Directive: What lies from the line containing "if empty is" through the line containing "obj.matrix_world = world"? Print exactly those lines, with both ends, and no others.

Material:
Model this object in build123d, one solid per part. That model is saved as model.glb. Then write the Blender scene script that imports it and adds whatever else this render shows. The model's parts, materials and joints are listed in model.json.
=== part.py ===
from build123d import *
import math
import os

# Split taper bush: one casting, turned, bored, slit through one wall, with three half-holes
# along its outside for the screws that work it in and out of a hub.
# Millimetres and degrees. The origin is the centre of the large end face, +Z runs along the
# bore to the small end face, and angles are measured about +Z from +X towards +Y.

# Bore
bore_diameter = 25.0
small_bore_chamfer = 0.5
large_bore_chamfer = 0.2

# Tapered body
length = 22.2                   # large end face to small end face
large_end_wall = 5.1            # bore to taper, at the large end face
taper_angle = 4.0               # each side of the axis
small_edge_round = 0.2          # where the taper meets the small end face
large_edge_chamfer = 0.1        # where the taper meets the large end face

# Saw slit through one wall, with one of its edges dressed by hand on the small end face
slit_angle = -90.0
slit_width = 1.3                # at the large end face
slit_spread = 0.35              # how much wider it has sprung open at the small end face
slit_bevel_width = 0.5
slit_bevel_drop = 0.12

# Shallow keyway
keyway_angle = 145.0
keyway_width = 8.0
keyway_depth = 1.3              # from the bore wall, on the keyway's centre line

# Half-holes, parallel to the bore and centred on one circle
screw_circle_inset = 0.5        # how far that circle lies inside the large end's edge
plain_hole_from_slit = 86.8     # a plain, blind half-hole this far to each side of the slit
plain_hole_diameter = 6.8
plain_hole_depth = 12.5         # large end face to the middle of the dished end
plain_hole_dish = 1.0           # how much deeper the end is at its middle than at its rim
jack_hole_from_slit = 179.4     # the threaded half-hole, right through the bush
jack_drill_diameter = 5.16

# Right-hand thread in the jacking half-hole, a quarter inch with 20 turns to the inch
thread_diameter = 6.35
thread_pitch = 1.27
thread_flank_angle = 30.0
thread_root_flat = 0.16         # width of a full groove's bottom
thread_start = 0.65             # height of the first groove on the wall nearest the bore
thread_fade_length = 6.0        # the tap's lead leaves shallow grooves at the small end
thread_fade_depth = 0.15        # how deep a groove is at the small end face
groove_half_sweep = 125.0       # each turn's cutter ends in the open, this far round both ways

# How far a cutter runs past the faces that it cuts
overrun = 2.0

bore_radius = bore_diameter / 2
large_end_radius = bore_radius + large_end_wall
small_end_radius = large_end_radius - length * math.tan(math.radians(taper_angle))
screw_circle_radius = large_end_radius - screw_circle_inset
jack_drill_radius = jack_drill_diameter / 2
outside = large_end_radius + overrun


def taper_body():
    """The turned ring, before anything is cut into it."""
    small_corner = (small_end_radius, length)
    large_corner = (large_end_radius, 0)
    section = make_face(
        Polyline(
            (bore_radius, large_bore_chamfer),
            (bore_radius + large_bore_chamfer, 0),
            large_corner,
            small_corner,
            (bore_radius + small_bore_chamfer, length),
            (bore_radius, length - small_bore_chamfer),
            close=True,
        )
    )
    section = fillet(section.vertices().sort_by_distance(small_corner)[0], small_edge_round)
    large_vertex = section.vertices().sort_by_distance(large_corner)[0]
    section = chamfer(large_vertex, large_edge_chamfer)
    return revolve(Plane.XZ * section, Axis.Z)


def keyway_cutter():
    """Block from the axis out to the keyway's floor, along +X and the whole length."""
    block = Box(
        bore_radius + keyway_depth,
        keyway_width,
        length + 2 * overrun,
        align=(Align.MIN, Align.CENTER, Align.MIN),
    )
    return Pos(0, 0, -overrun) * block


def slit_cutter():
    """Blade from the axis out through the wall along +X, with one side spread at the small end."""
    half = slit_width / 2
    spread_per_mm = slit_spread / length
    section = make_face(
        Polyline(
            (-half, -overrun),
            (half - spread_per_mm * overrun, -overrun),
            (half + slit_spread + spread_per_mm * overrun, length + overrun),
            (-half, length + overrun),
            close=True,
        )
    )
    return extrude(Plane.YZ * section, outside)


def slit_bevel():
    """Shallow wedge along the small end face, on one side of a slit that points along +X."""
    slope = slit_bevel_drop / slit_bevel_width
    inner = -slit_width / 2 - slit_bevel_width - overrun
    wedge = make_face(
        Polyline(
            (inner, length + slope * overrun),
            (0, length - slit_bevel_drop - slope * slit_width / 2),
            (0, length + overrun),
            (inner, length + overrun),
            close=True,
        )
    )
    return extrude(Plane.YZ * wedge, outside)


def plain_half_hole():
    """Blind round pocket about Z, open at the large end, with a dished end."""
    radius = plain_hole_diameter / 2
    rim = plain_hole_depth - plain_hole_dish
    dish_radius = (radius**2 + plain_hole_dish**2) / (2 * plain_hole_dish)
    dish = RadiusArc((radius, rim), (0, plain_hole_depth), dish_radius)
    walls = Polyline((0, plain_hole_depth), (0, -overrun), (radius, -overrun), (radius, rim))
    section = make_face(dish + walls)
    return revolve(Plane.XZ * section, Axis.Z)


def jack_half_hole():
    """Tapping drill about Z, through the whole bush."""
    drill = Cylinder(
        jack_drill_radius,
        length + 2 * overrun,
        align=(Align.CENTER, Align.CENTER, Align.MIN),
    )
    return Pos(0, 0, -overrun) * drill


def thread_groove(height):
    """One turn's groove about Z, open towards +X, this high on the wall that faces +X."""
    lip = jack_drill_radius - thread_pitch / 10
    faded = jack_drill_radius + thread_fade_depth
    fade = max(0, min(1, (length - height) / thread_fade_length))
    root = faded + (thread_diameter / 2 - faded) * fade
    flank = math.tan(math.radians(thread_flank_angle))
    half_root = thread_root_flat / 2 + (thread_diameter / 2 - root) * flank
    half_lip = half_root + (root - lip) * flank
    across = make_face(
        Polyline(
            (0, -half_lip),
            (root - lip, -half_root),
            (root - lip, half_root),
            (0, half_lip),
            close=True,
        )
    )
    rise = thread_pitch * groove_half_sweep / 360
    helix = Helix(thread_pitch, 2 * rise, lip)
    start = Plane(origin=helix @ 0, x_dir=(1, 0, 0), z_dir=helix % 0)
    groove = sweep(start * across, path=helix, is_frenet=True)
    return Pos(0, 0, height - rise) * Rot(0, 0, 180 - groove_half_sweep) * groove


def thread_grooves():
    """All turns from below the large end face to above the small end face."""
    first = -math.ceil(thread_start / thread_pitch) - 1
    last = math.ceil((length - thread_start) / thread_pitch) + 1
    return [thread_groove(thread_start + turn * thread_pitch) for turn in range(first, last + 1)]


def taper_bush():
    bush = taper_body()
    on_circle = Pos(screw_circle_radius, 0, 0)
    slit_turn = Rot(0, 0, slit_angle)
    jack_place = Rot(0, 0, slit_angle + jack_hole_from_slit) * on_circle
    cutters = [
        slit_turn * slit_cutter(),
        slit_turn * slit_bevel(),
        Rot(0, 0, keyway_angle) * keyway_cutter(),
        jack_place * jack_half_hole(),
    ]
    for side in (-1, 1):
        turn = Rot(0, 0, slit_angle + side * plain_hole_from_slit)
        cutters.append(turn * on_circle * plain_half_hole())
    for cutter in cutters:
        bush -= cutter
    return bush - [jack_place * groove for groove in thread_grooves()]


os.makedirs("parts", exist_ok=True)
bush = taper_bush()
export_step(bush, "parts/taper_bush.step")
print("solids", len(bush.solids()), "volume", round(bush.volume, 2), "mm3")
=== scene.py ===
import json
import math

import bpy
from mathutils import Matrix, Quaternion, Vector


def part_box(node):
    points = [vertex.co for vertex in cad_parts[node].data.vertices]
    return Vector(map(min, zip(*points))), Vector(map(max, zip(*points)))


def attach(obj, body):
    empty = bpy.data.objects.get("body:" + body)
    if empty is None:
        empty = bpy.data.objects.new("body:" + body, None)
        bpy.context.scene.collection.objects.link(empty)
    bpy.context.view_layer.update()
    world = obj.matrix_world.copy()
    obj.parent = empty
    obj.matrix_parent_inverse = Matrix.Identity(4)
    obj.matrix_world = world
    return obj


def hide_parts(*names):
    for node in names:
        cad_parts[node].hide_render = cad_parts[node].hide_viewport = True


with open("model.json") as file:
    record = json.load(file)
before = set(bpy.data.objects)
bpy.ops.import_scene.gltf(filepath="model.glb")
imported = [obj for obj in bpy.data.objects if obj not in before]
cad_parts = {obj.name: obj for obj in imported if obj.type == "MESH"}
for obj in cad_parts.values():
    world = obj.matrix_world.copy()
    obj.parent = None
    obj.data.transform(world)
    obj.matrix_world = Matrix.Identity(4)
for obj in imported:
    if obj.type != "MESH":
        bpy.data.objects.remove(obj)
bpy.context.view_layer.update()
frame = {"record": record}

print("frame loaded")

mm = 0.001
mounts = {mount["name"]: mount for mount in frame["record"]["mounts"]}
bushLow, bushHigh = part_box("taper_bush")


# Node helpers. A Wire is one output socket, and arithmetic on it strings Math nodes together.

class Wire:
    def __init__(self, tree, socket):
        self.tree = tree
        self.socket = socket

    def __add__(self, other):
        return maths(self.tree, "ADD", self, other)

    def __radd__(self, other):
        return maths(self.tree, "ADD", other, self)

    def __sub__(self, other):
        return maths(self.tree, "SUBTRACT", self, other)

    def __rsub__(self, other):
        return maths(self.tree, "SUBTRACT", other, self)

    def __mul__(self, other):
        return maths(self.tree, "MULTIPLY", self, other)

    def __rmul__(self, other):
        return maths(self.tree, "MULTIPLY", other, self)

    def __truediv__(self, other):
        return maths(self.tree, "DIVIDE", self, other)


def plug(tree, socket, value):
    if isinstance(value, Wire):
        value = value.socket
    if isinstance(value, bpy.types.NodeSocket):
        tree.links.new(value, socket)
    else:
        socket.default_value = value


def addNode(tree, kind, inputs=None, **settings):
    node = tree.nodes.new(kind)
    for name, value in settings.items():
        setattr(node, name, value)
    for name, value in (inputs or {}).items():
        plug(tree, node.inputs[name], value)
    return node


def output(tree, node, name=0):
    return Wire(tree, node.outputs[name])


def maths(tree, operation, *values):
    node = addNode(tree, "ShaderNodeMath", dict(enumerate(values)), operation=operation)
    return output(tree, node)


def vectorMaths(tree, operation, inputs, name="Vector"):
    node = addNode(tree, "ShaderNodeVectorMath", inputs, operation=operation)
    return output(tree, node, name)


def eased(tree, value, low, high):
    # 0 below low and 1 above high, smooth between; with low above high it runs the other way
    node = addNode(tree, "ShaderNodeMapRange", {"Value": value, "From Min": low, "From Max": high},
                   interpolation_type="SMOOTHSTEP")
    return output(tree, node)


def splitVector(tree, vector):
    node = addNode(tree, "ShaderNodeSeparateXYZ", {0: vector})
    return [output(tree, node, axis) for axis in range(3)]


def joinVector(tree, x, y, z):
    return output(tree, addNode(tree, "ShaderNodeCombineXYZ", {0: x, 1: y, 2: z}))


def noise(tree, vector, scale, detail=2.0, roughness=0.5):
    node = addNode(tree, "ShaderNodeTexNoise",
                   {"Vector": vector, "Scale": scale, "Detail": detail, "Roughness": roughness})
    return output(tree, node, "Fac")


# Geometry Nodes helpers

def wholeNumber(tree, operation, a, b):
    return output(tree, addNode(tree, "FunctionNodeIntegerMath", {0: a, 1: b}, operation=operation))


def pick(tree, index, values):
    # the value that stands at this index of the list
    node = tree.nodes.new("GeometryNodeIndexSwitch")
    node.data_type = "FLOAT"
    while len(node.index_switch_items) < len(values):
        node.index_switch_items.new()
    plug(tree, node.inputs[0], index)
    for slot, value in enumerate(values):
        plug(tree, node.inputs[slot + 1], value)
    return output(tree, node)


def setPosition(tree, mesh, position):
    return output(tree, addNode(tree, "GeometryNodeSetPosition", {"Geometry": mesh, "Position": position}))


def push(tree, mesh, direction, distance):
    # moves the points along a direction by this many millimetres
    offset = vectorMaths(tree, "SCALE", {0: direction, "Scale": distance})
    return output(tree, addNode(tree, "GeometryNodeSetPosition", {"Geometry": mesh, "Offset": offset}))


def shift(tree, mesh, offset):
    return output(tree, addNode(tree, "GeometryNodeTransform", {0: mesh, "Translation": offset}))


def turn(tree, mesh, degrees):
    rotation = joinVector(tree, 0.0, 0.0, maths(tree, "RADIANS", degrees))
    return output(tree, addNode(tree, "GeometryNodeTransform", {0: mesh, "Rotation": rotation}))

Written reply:
    if empty is None:
        empty = bpy.data.objects.new("body:" + body, None)
        bpy.context.scene.collection.objects.link(empty)
    bpy.context.view_layer.update()
    world = obj.matrix_world.copy()
    obj.parent = empty
    obj.matrix_parent_inverse = Matrix.Identity(4)
    obj.matrix_world = world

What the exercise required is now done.